In August 1942, Gandhiji made a historic call to the British to “Quit India” forthwith. Sardar Patel and Jawaharlal Nehru said that if the British did not do so, a mass movement would be launched under Gandhiji’s leadership to evict the British out of India. Many prominent Congress leaders were arrested. Sardar Patel and Jawaharlal Nehru were both imprisoned at Ahmednagar prison and Gandhiji was detained at the Aga Khan’s palace in Pune.

The British had to free the officers of the INA organised by Subhas Chandra Bose for the freedom of India. Patel and other Congress leaders had created mass opinion in their favour, as he and the other Congressmen looked upon the INA men as staunch and dedicated patriots.

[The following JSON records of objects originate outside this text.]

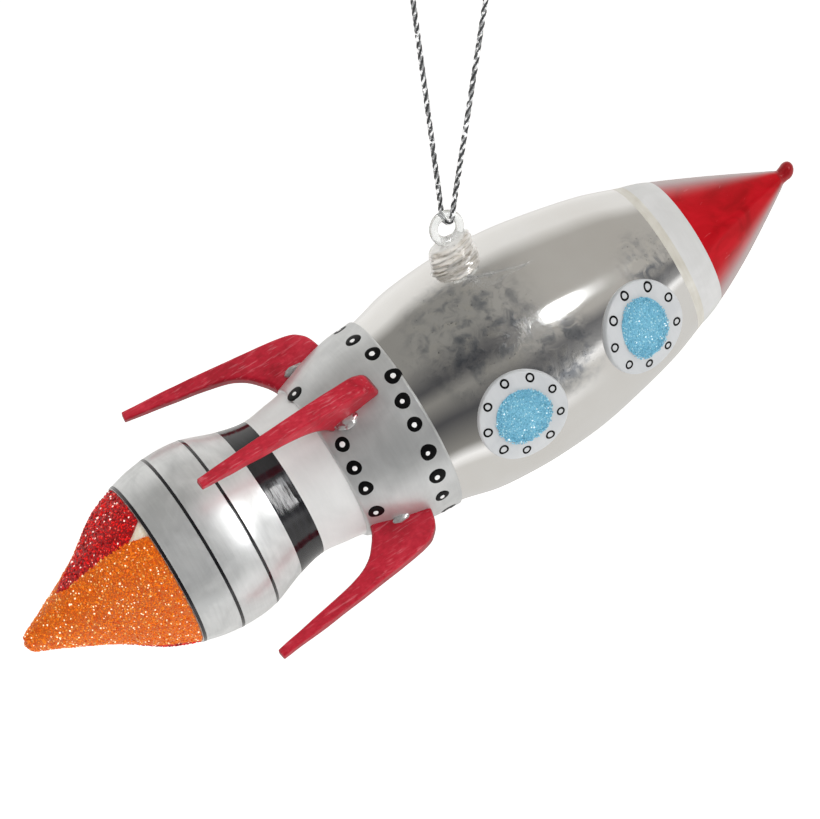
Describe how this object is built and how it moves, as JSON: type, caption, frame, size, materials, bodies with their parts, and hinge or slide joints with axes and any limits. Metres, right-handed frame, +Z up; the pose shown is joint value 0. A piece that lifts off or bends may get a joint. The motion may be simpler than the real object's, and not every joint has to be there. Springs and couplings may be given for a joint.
{
  "type": "hanging glass rocket ornament",
  "caption": "Blown-glass rocket ornament with swept fins, raised round portholes and a glitter flame, hanging nose-up from a clear glass ring on a cord loop.",
  "frame": {"origin": "flat seat under the crown of the cord loop, where a hook or a branch carries it", "axes": "+X horizontal towards the nose, +Y to the rocket's left side, +Z up; the rocket hangs below the origin, nose up"},
  "size_m": [0.1361, 0.0416, 0.1295],
  "materials": {
    "silvered_glass": "polished",
    "red_lacquer": "polished",
    "white_satin": "satin",
    "frosted_silver": "satin",
    "black_gloss": "gloss",
    "orange_glitter": "satin",
    "red_glitter": "satin",
    "blue_glitter": "satin",
    "fin_crimson": "satin",
    "white_paint": "satin",
    "clear_glass": "gloss",
    "silver_cord": "satin"
  },
  "bodies": {
    "cord": {"cord_crown_length": "silver_cord", "cord_front_length": "silver_cord", "cord_knot": "silver_cord"},
    "cord_bight": {"cord_bight": "silver_cord"},
    "rocket": {"nose_tip_bead": "red_lacquer", "nose_cone": "red_lacquer", "nose_band": "white_satin", "hull_shell": "silvered_glass", "riveted_collar": "frosted_silver", "neck_shell": "white_satin", "black_band": "black_gloss", "engine_bulb": "frosted_silver", "flame_cone": "white_satin", "flame_orange_glitter": "orange_glitter", "flame_red_glitter_top": "red_glitter", "flame_red_glitter_bottom": "red_glitter", "fin_upper_left": "fin_crimson", "fin_lower_left": "fin_crimson", "fin_lower_right": "fin_crimson", "fin_upper_right": "fin_crimson", "fin_upper_left_weld": "clear_glass", "fin_lower_left_weld": "clear_glass", "fin_lower_right_weld": "clear_glass", "fin_upper_right_weld": "clear_glass", "porthole_aft_left": "white_paint", "porthole_aft_right": "white_paint", "porthole_forward_left": "white_paint", "porthole_forward_right": "white_paint", "window_aft_left": "blue_glitter", "window_aft_right": "blue_glitter", "window_forward_left": "blue_glitter", "window_forward_right": "blue_glitter", "hanger_stub": "clear_glass", "hanger_ring": "clear_glass"}
  },
  "joints": [
    {"name": "side_swing", "type": "hinge", "parent": "cord", "child": "cord_bight", "pos_m": [0, 0, -0.062], "axis": [1, 0, 0], "range_deg": [-70, 70]},
    {"name": "fore_aft_tilt", "type": "hinge", "parent": "cord_bight", "child": "rocket", "pos_m": [0, 0, -0.0643], "axis": [0, 1, 0], "range_deg": [-50, 80]}
  ]
}
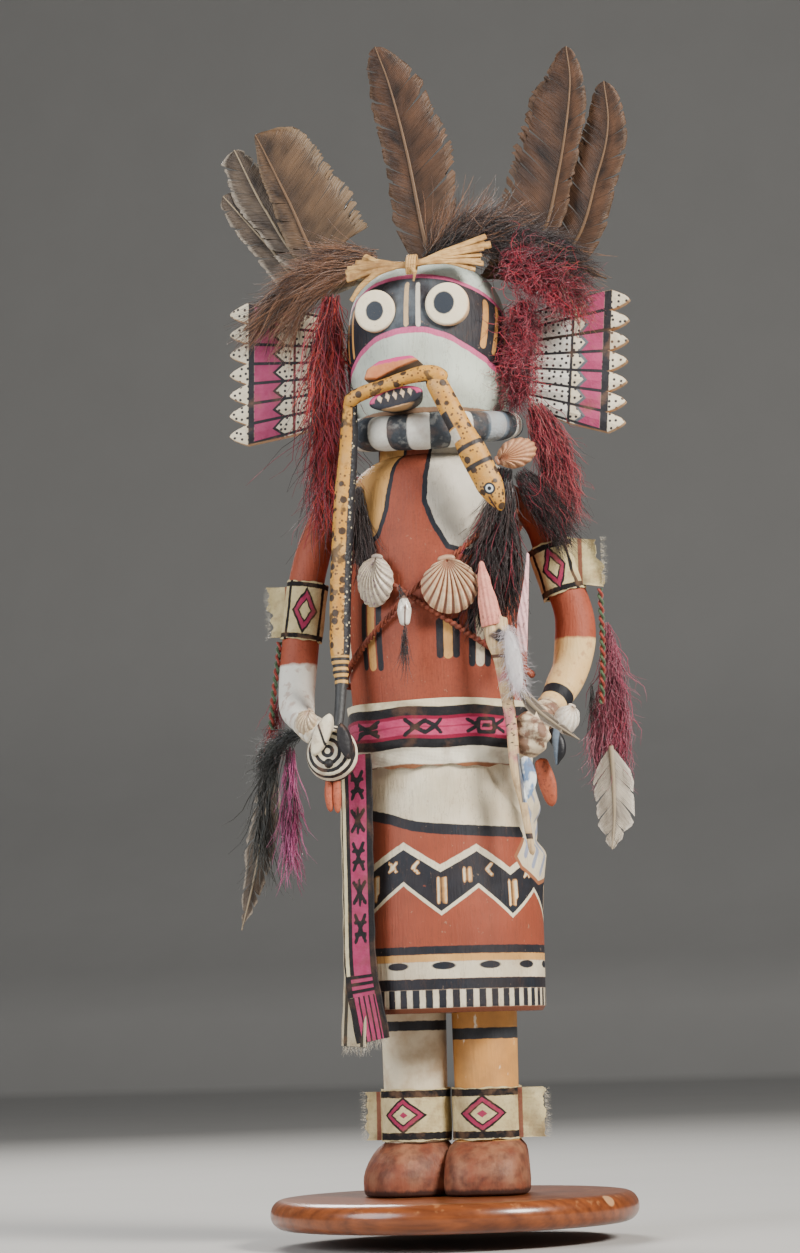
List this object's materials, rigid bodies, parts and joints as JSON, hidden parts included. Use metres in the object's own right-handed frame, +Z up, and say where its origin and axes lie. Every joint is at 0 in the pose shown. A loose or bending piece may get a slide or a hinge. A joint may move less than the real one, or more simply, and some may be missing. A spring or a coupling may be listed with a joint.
{
  "type": "kachina doll",
  "caption": "Carved and painted wooden kachina figure with goggle eyes, a snake in its mouth, ear fans, feathers, kilt and sash, standing on a round base.",
  "frame": {"origin": "centre of the round base, on its underside", "axes": "+Z up through the standing figure, +X towards the doll's left hand, and the doll faces -Y"},
  "size_m": [0.173, 0.1454, 0.4818],
  "materials": {
    "base_wood": "varnished, brown with darker grain",
    "body_paint": "carved cottonwood root with matt mineral paint: terracotta body, patterned kilt, banded legs and moccasins",
    "eye_paint": "carved wood painted cream with black pupils",
    "lip_paint": "carved wood painted black, white, pink and orange",
    "snake_paint": "carved wood painted yellow with dark ring spots",
    "ruff_paint": "carved roll painted in black and white bands",
    "fan_paint": "thin carved board painted cream, pink and black as feathers",
    "feather_brown": "natural feather, brown with pale ragged edges",
    "feather_grey": "natural feather, grey and cream",
    "husk": "dry maize husk strips, cream yellow",
    "fur_dark": "dark brown to black hair and fur",
    "fur_brown": "reddish brown fur",
    "hair_red": "dyed red horsehair",
    "wool_maroon": "dyed maroon wool and hair",
    "wool_pink": "dyed pink and violet wool and ribbons",
    "yarn_grey": "dark grey green yarn",
    "shell": "natural sea shell, ribbed, tan and cream",
    "pearl": "small glossy pale shell",
    "hide": "twisted red brown hide cord",
    "sash": "painted woven strip, pink with black figures and white edges",
    "canvas": "cream cloth band with a painted diamond and frayed ends",
    "cord": "twisted red and green cord",
    "bundle_paint": "carved bowl painted black and cream with leaf shapes",
    "hand_tab": "small carved tab with red brown paint",
    "wand_wood": "pale split stick with painted end",
    "blade_paint": "thin blade painted pink and orange",
    "fluff": "white down fluff"
  },
  "bodies": {
    "root": {"base": "base_wood", "carved_figure": "body_paint", "right_arm": "body_paint", "left_arm": "body_paint", "right_eye": "eye_paint", "left_eye": "eye_paint", "snake": "snake_paint", "upper_lip": "lip_paint", "lower_lip": "lip_paint", "neck_ruff": "ruff_paint", "right_ear_fan": "fan_paint", "left_ear_fan": "fan_paint", "right_outer_feather": "feather_grey", "right_ragged_feather": "feather_grey", "right_broad_feather": "feather_brown", "center_feather": "feather_brown", "left_broad_feather": "feather_brown", "left_back_feather": "feather_brown", "left_side_feather": "feather_brown", "husk_bundle": "husk", "crown_fur": "fur_dark", "right_fur_fringe": "fur_brown", "right_hair": "hair_red", "left_hair": "wool_maroon", "left_wool_ball": "wool_maroon", "left_hair_strands": "wool_maroon", "left_chest_tuft": "fur_dark", "right_chest_tuft": "fur_dark", "left_shoulder_tuft": "fur_dark", "left_chest_shell": "shell", "right_chest_shell": "shell", "shoulder_shell": "shell", "pendant_shell": "pearl", "right_wrist_shell": "shell", "left_wrist_shell": "pearl", "bandolier_right": "hide", "bandolier_left": "hide", "waist_sash": "sash", "hanging_sash": "sash", "hanging_sash_back": "sash", "right_armband": "canvas", "left_armband": "canvas", "right_ankle_band": "canvas", "left_ankle_band": "canvas", "right_armband_cord": "cord", "left_armband_cord": "cord", "right_tassel_wool": "wool_maroon", "right_wrist_yarn": "yarn_grey", "right_tassel_feathers": "feather_grey", "right_tassel_ribbons": "wool_pink", "left_tassel_wool": "wool_pink", "left_tassel_feather": "feather_grey", "right_hand_bowl": "bundle_paint", "right_hand_tab": "hand_tab", "wand_stick": "wand_wood", "wand_blade": "blade_paint", "wand_fluff": "fluff", "wand_back_blade": "blade_paint", "wand_feather": "feather_grey", "left_hip_tab": "hand_tab"}
  },
  "joints": []
}
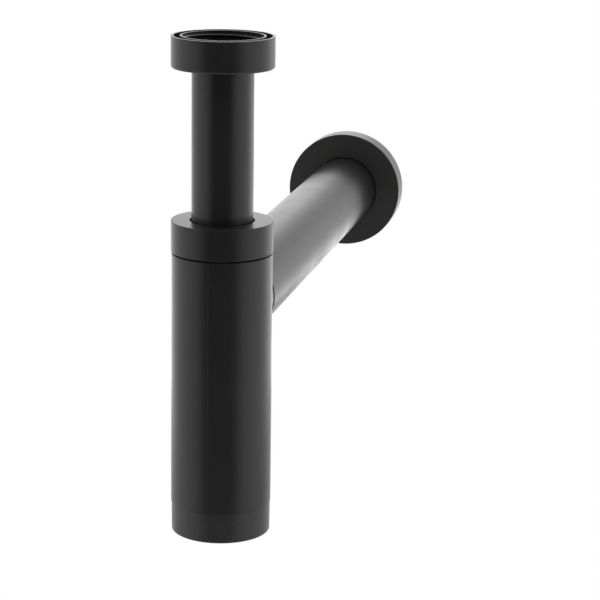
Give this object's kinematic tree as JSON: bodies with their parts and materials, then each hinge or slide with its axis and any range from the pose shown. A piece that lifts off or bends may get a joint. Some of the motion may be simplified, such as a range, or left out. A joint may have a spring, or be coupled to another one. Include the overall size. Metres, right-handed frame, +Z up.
{
  "type": "basin trap",
  "caption": "Bottle trap for a basin: height-adjustable inlet pipe with nut, round bottle with a screw-off base, and a long straight outlet pipe with a wall flange.",
  "frame": {"origin": "centre of the mouth of the inlet nut, where the basin's waste screws in", "axes": "+Z up along the bottle's axis, out of the inlet; +Y level along the outlet pipe, to the wall; +X to the right seen from the front"},
  "size_m": [0.0744, 0.4122, 0.2634],
  "materials": {
    "black_moulding": "fine satin black moulding",
    "black_bottle": "satin black moulding with a faint parting line",
    "black_inlet_pipe": "smooth satin black tube",
    "black_outlet_pipe": "smooth satin black tube with a strong grazing sheen",
    "black_flange": "satin black disc",
    "seal_rubber": "dull soft rubber",
    "slip_plastic": "slippery natural white plastic"
  },
  "bodies": {
    "bottle": {"bottle_body": "black_bottle"},
    "swivel_seal": {"cap_seal": "seal_rubber"},
    "inlet": {"inlet_pipe": "black_inlet_pipe", "inlet_washer": "seal_rubber"},
    "nut_slip_ring": {"inlet_slip_ring": "slip_plastic"},
    "waste_nut": {"inlet_nut": "black_moulding"},
    "cap_washer": {"cap_slip_washer": "slip_plastic"},
    "cap": {"cap_nut": "black_moulding"},
    "base_seal": {"bottom_seal": "seal_rubber"},
    "base_cap": {"bottom_cap": "black_moulding"},
    "outlet_rings": {"outlet_o_ring_inner": "seal_rubber", "outlet_o_ring_outer": "seal_rubber"},
    "outlet": {"outlet_pipe": "black_outlet_pipe"},
    "flange_ring": {"flange_grip_ring": "seal_rubber"},
    "flange": {"wall_flange": "black_flange"}
  },
  "joints": [
    {"name": "inlet_turn", "type": "hinge", "parent": "bottle", "child": "swivel_seal", "pos_m": [0, 0, 0], "axis": [0, 0, 1], "continuous": true},
    {"name": "inlet_height", "type": "slide", "parent": "swivel_seal", "child": "inlet", "axis": [0, 0, 1], "range_m": [-0.036, 0.055]},
    {"name": "waste_nut_slide", "type": "slide", "parent": "inlet", "child": "nut_slip_ring", "axis": [0, 0, -1], "range_m": [0, 0.042]},
    {"name": "waste_nut_turn", "type": "hinge", "parent": "nut_slip_ring", "child": "waste_nut", "pos_m": [0, 0, 0], "axis": [0, 0, 1], "continuous": true},
    {"name": "cap_nut_lift", "type": "slide", "parent": "bottle", "child": "cap_washer", "axis": [0, 0, 1], "range_m": [0, 0.01261]},
    {"name": "cap_nut_turn", "type": "hinge", "parent": "cap_washer", "child": "cap", "pos_m": [0, 0, 0], "axis": [0, 0, 1], "range_deg": [0, 1512]},
    {"name": "bottom_cap_drop", "type": "slide", "parent": "bottle", "child": "base_seal", "axis": [0, 0, -1], "range_m": [0, 0.01131]},
    {"name": "bottom_cap_turn", "type": "hinge", "parent": "base_seal", "child": "base_cap", "pos_m": [0, 0, 0], "axis": [0, 0, -1], "range_deg": [0, 1356]},
    {"name": "outlet_turn", "type": "hinge", "parent": "bottle", "child": "outlet_rings", "pos_m": [0, 0, -0.1425], "axis": [0, 1, 0], "continuous": true},
    {"name": "outlet_pull", "type": "slide", "parent": "outlet_rings", "child": "outlet", "axis": [0, 1, 0], "range_m": [0, 0.022]},
    {"name": "flange_slide", "type": "slide", "parent": "outlet", "child": "flange_ring", "axis": [0, 1, 0], "range_m": [-0.299, 0.04]},
    {"name": "flange_turn", "type": "hinge", "parent": "flange_ring", "child": "flange", "pos_m": [0, 0, -0.1425], "axis": [0, 1, 0], "continuous": true}
  ],
  "couplings": [
    {"joint": "cap_nut_lift", "follows": "cap_nut_turn", "m_per_rad": 0.00047746},
    {"joint": "bottom_cap_drop", "follows": "bottom_cap_turn", "m_per_rad": 0.00047746}
  ]
}
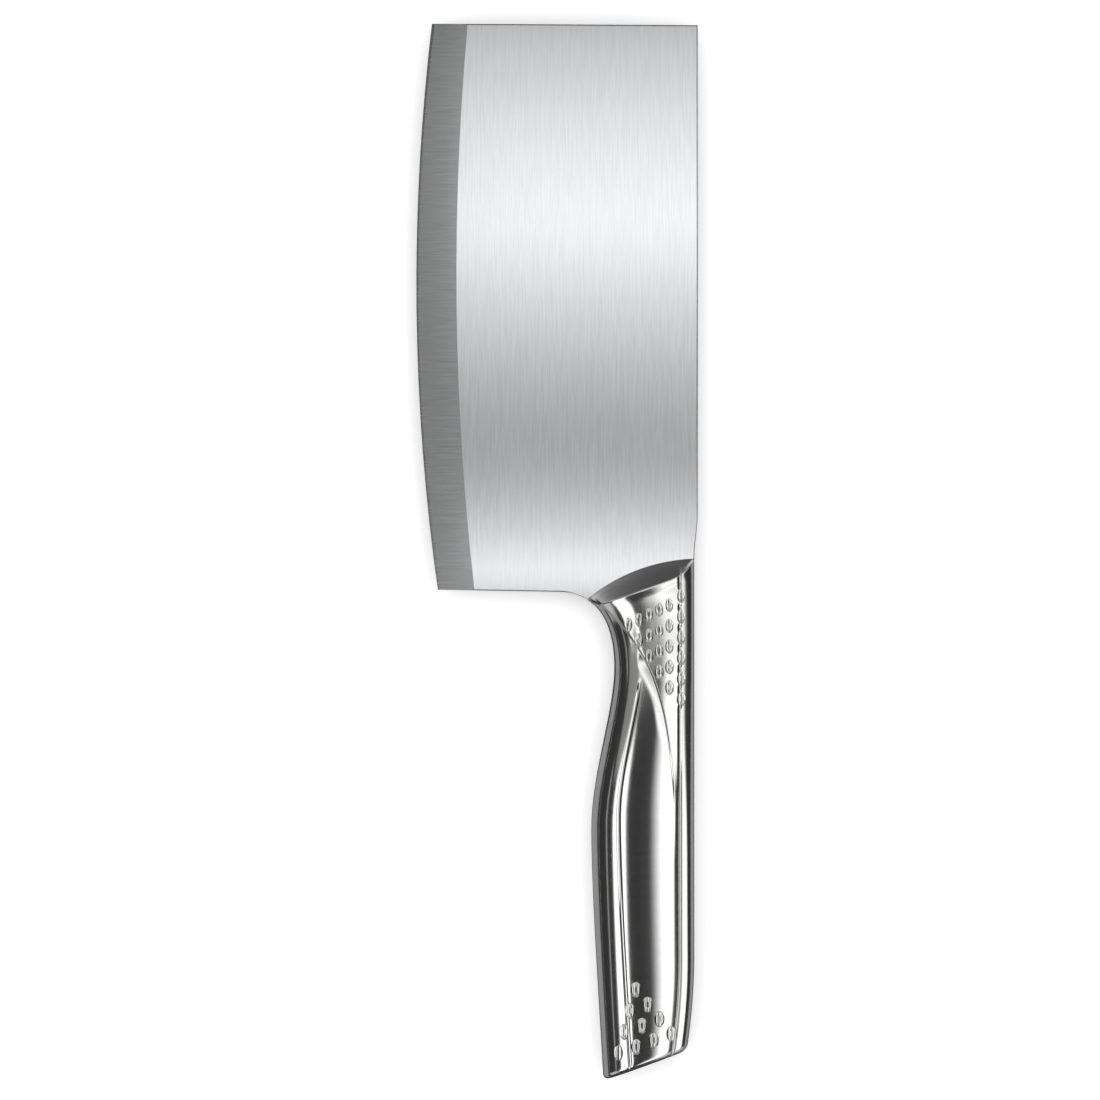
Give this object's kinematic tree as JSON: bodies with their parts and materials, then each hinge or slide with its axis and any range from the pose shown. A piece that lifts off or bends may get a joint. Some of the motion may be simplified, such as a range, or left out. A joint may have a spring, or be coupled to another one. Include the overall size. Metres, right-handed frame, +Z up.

Clement Attlee, the Labour Prime Minister of Britain, sent a mission to India in the year 1946. The delegation arrived on March 23, 1946. It proposed an interim government prior to Britain granting independence to India.

In Independent India

Integration of hundreds of the princely states that lay scattered with India was a mammoth task, but Patel proved equal to it. He was largely persuasive but firm when firmness was called for.

Sardar Vallabhbhai Patel encouraged the Indian Civil Services staff to advise the elected Government boldly and fearlessly.

When Sardar Patel breathed his last in December 1950, Pandit Nehru paid a glowing tribute to the departed leader and hailed him as the “Builder of Modern India”.

Sardar Patel was awarded “Bharat Ratna” (posthumously) in 1991.